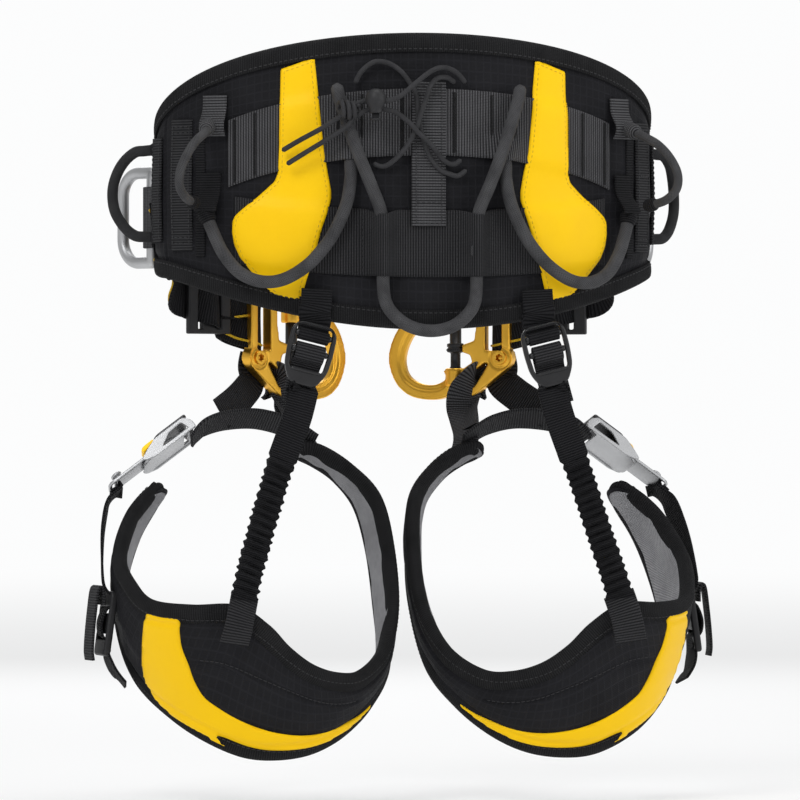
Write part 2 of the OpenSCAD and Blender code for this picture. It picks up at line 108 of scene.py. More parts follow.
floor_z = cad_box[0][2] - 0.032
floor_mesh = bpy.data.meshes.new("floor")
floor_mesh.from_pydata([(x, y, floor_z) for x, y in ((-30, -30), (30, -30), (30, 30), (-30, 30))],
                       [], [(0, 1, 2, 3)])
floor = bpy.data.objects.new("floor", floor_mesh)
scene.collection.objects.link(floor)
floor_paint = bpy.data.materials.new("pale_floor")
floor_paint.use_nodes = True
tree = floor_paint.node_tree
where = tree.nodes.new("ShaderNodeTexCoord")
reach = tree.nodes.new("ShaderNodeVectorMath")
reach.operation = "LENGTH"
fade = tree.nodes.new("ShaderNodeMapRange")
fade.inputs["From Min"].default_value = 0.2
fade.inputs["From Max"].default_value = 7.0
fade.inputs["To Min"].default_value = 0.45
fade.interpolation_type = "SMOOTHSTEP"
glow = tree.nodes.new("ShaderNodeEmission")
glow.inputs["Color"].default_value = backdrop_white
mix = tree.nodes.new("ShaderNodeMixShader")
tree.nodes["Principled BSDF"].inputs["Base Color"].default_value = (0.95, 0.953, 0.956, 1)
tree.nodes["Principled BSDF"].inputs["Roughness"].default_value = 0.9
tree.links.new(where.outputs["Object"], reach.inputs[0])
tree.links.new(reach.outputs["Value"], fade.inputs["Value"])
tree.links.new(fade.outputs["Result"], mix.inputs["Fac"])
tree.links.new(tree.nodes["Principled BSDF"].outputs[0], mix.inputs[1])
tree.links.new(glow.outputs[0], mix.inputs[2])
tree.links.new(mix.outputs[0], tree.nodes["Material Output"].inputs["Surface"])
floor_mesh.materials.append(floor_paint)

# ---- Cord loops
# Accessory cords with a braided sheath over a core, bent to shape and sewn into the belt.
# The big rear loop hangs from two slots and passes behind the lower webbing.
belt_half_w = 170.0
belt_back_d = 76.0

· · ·

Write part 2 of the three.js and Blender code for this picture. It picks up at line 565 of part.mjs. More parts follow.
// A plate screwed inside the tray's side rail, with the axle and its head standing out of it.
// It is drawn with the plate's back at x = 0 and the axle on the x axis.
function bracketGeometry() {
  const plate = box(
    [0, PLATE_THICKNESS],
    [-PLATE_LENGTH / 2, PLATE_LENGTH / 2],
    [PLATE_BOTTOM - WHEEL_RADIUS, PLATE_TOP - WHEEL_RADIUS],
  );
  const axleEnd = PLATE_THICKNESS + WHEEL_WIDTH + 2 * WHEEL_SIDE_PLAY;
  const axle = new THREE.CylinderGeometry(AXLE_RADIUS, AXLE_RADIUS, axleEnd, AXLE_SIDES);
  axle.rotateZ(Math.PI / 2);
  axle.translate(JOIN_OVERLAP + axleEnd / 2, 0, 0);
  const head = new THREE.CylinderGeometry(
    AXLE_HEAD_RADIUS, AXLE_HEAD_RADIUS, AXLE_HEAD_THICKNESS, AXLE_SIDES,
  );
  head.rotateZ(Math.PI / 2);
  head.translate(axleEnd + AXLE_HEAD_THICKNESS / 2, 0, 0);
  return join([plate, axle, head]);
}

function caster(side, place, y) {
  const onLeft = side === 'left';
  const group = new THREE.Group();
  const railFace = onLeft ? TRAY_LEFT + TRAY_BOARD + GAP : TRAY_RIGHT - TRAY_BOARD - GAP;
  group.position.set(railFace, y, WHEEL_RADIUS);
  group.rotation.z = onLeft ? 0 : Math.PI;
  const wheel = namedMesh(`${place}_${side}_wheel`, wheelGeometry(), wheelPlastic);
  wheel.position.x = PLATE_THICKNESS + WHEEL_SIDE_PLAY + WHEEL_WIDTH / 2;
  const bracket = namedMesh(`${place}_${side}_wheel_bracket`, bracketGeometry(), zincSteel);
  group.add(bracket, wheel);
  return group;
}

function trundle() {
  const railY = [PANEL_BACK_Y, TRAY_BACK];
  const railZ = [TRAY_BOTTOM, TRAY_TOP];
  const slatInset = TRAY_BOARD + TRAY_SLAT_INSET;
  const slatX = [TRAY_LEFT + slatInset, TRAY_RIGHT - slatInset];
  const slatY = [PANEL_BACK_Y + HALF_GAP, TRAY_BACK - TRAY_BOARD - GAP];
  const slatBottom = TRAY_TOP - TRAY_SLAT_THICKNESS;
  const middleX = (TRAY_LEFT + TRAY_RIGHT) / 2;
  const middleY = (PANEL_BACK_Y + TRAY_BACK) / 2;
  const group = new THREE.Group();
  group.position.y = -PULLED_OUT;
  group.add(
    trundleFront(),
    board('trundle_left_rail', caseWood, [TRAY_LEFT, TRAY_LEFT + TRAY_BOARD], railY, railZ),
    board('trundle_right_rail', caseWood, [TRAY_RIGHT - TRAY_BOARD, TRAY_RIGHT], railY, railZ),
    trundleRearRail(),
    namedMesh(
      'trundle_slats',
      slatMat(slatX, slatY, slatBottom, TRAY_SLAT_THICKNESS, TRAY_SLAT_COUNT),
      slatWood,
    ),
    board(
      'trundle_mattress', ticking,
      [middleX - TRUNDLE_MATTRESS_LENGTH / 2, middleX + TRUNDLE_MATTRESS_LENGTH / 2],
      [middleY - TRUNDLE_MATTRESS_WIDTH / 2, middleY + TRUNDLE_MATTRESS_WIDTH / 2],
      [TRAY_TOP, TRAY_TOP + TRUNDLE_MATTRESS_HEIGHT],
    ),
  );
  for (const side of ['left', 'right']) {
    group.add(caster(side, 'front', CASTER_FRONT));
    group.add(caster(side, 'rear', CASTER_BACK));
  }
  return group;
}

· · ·

_Written request_
Repeat exactly the lines from the one containing "Write part 2 of the OpenSCAD" to the one containing "belt_back_d = 76.0", both lines included, and nothing else.

_Correct response_
Write part 2 of the OpenSCAD and Blender code for this picture. It picks up at line 108 of scene.py. More parts follow.
floor_z = cad_box[0][2] - 0.032
floor_mesh = bpy.data.meshes.new("floor")
floor_mesh.from_pydata([(x, y, floor_z) for x, y in ((-30, -30), (30, -30), (30, 30), (-30, 30))],
                       [], [(0, 1, 2, 3)])
floor = bpy.data.objects.new("floor", floor_mesh)
scene.collection.objects.link(floor)
floor_paint = bpy.data.materials.new("pale_floor")
floor_paint.use_nodes = True
tree = floor_paint.node_tree
where = tree.nodes.new("ShaderNodeTexCoord")
reach = tree.nodes.new("ShaderNodeVectorMath")
reach.operation = "LENGTH"
fade = tree.nodes.new("ShaderNodeMapRange")
fade.inputs["From Min"].default_value = 0.2
fade.inputs["From Max"].default_value = 7.0
fade.inputs["To Min"].default_value = 0.45
fade.interpolation_type = "SMOOTHSTEP"
glow = tree.nodes.new("ShaderNodeEmission")
glow.inputs["Color"].default_value = backdrop_white
mix = tree.nodes.new("ShaderNodeMixShader")
tree.nodes["Principled BSDF"].inputs["Base Color"].default_value = (0.95, 0.953, 0.956, 1)
tree.nodes["Principled BSDF"].inputs["Roughness"].default_value = 0.9
tree.links.new(where.outputs["Object"], reach.inputs[0])
tree.links.new(reach.outputs["Value"], fade.inputs["Value"])
tree.links.new(fade.outputs["Result"], mix.inputs["Fac"])
tree.links.new(tree.nodes["Principled BSDF"].outputs[0], mix.inputs[1])
tree.links.new(glow.outputs[0], mix.inputs[2])
tree.links.new(mix.outputs[0], tree.nodes["Material Output"].inputs["Surface"])
floor_mesh.materials.append(floor_paint)

# ---- Cord loops
# Accessory cords with a braided sheath over a core, bent to shape and sewn into the belt.
# The big rear loop hangs from two slots and passes behind the lower webbing.
belt_half_w = 170.0
belt_back_d = 76.0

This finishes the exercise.